# Work to be completed
For the records below, give the count of lines holding the word "from" and nothing more.

# Dataset records
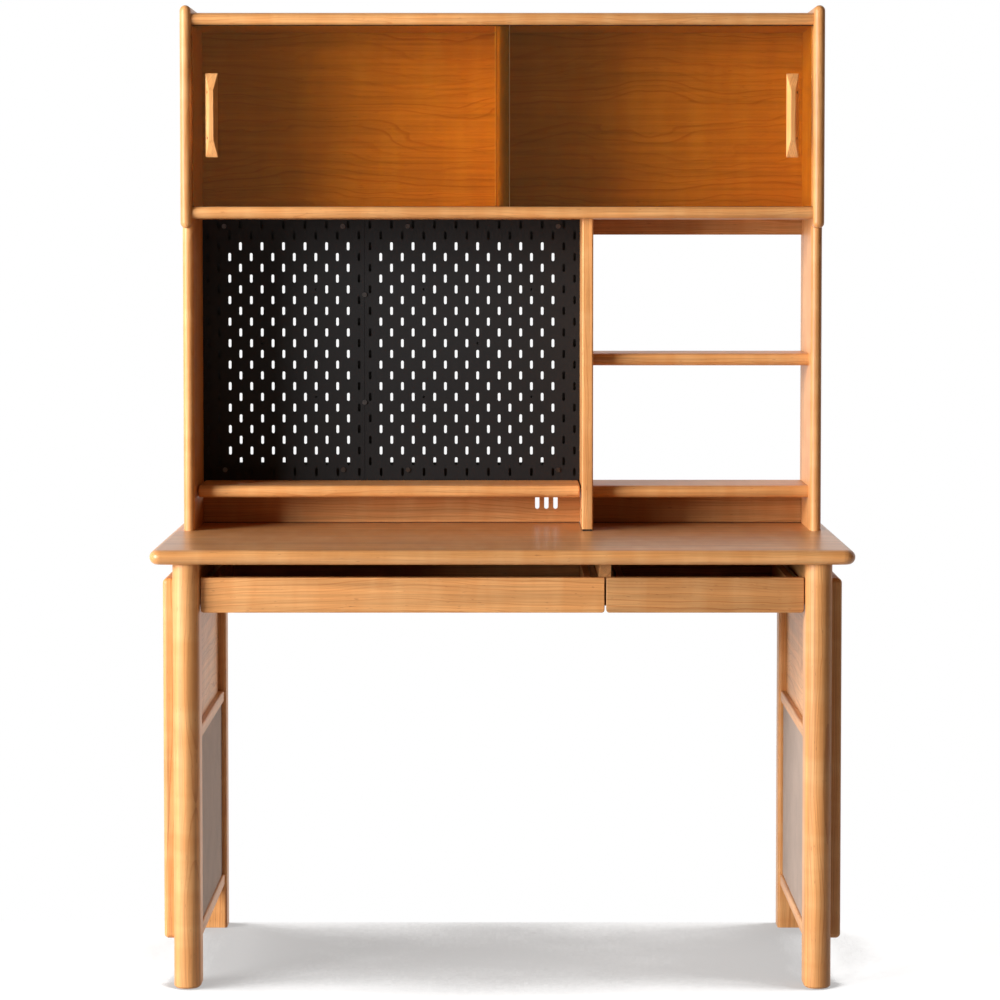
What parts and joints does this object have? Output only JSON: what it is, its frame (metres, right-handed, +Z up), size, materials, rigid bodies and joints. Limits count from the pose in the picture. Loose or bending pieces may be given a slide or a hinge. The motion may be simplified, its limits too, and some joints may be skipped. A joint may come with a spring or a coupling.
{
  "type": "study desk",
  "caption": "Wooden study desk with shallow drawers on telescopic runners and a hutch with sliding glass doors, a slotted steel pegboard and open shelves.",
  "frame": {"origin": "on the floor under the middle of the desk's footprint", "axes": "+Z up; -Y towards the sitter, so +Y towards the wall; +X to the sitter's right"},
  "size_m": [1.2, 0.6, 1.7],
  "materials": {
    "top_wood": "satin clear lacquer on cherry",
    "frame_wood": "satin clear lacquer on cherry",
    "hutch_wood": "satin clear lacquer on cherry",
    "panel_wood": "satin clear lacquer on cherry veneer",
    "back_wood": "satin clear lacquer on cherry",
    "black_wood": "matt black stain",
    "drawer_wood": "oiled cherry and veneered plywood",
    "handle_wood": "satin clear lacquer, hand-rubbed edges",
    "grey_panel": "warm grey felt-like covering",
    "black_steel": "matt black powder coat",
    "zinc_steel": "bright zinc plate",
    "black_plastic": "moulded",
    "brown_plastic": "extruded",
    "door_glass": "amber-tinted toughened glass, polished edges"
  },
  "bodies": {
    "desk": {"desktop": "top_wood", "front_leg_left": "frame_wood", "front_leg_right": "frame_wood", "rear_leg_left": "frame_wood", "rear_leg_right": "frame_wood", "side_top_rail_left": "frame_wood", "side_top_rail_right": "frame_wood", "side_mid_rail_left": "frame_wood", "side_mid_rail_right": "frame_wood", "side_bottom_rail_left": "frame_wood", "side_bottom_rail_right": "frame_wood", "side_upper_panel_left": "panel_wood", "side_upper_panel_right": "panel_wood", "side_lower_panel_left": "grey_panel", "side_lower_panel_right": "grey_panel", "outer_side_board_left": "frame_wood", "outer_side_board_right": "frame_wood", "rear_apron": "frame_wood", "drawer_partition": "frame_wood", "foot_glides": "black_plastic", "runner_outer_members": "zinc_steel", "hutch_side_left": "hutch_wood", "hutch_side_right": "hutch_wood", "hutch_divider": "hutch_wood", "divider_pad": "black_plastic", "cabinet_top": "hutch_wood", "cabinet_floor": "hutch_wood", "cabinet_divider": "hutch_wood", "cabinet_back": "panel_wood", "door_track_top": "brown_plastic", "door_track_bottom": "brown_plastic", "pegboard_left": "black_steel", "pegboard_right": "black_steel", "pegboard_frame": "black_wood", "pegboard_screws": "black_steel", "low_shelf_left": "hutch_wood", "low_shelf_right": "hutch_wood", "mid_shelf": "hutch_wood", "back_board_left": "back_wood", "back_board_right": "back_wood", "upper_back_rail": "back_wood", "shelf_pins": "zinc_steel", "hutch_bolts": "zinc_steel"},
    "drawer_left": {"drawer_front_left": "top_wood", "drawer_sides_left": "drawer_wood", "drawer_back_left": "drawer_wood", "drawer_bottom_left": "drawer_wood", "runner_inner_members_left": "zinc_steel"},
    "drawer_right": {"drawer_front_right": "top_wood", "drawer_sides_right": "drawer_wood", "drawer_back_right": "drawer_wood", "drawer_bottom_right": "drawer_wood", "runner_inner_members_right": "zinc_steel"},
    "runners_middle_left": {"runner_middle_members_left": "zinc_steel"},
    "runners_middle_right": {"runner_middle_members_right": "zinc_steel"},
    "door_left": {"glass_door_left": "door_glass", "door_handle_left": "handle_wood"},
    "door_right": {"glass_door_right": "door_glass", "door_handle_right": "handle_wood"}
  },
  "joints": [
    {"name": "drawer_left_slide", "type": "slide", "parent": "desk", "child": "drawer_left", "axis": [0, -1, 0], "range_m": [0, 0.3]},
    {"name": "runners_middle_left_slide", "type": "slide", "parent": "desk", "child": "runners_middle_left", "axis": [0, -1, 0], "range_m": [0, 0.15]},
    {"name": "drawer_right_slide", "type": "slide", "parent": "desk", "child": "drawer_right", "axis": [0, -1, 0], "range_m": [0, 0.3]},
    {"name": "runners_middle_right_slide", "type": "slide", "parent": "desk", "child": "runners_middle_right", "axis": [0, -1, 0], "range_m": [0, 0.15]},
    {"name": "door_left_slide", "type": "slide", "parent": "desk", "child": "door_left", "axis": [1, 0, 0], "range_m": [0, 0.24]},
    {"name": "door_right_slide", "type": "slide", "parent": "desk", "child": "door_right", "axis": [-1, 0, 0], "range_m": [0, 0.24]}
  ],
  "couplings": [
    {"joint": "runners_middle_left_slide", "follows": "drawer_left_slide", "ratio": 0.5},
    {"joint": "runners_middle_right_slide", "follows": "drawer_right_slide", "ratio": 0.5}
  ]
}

...

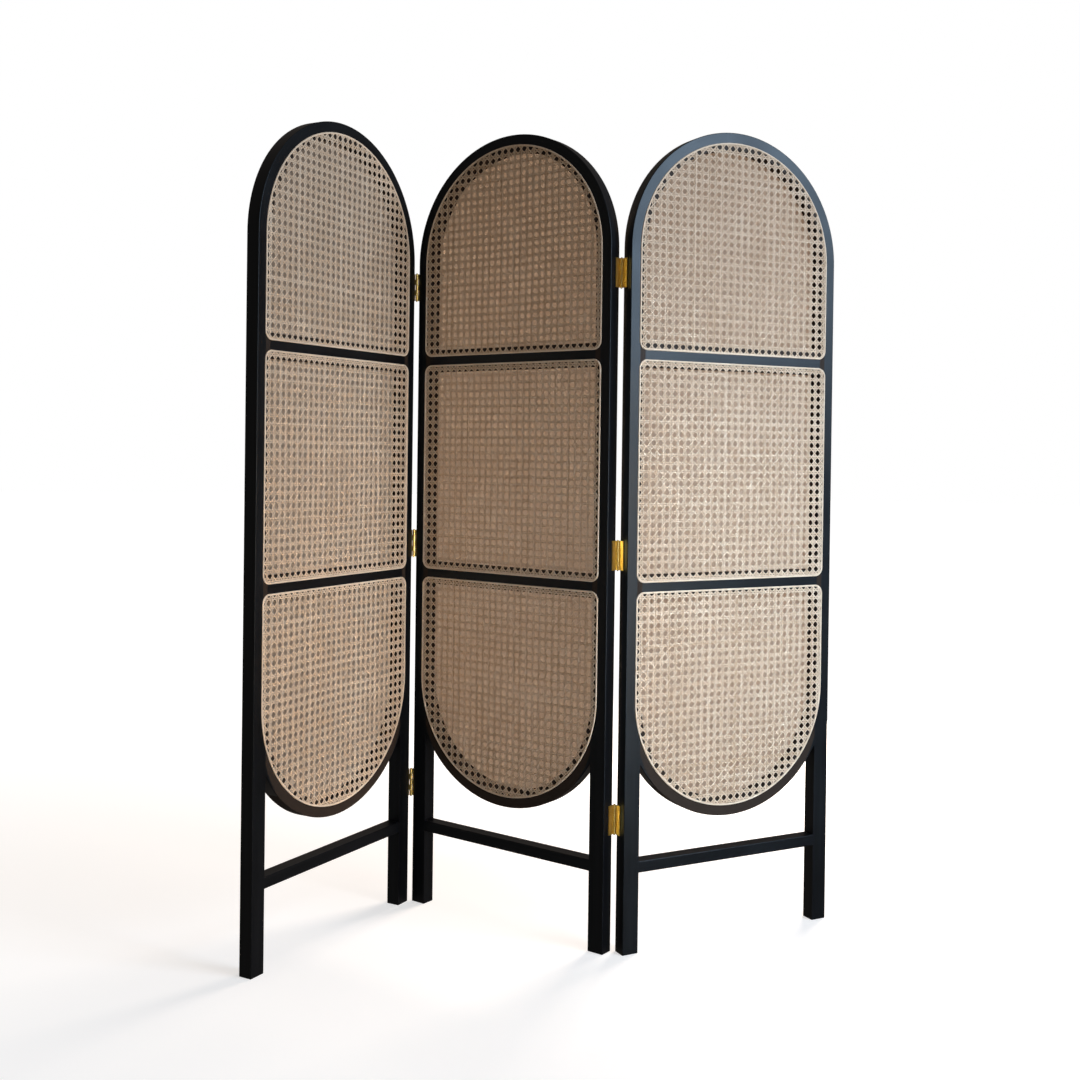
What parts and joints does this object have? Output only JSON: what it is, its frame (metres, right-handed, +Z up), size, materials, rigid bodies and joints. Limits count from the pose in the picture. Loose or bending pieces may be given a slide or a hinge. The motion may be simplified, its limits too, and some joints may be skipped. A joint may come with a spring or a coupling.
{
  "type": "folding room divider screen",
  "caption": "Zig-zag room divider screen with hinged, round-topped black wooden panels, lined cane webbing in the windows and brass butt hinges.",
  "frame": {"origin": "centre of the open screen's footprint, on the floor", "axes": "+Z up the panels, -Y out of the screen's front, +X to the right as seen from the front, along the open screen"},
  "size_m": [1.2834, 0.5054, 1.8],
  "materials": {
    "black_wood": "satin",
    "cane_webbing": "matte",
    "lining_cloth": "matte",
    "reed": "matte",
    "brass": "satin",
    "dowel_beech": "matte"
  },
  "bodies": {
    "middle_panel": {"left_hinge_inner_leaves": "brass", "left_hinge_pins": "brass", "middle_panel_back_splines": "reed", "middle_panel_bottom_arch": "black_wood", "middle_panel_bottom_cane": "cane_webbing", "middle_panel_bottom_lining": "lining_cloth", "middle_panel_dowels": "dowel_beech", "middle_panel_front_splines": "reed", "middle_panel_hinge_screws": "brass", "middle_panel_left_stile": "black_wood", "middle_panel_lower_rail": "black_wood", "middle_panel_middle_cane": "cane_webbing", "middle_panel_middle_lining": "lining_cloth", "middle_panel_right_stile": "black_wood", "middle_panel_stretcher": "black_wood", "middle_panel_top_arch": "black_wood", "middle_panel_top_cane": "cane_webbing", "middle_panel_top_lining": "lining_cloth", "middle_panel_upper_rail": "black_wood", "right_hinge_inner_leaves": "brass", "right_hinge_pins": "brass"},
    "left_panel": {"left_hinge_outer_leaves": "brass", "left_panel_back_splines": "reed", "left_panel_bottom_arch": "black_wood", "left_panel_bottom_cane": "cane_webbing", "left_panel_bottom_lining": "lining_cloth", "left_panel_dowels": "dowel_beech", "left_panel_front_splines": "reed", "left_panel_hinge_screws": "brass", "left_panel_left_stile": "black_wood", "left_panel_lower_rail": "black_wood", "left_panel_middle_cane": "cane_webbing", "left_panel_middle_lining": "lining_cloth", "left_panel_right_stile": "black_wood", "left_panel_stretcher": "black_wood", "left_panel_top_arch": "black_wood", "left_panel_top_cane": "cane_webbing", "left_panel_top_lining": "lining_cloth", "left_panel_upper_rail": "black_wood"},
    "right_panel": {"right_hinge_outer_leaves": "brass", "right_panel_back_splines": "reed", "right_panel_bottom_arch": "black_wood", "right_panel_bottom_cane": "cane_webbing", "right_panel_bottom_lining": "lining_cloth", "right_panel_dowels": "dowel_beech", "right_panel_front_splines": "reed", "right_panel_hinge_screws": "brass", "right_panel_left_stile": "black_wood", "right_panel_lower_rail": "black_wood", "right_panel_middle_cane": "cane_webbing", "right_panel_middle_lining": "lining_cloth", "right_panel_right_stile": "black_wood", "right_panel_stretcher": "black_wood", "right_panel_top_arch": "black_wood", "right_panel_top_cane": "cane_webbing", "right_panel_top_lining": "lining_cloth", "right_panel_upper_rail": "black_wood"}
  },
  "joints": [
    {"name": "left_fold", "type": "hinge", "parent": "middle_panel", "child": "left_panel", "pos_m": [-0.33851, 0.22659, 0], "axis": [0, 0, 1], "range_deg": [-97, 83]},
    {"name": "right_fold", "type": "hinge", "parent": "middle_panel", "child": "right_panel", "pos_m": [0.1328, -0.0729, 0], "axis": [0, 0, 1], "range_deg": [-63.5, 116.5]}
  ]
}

* * *

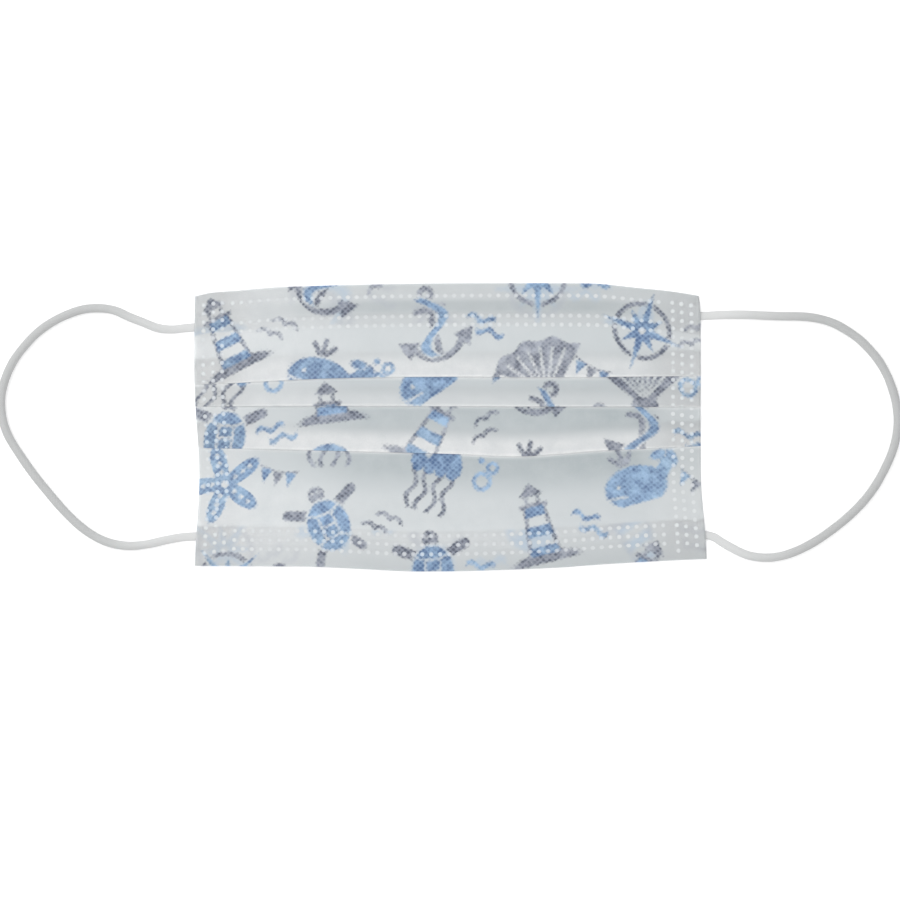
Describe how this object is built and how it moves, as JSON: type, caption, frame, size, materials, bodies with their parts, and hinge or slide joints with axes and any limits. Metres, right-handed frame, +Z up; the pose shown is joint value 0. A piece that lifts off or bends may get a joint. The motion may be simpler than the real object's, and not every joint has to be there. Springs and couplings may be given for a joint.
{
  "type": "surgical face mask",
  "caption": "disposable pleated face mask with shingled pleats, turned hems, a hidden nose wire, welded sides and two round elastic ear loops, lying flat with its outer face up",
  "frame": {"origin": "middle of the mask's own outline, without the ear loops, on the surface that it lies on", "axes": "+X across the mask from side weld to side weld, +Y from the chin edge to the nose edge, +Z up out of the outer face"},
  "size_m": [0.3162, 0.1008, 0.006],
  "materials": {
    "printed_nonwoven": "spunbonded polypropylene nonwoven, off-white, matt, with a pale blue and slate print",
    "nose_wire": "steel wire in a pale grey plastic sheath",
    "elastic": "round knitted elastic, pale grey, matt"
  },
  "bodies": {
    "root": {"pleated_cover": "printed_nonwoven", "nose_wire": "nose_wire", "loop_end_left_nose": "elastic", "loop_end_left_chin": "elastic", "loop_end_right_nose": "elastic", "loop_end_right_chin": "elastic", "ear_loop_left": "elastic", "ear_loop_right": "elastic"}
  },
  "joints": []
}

# Written reply
4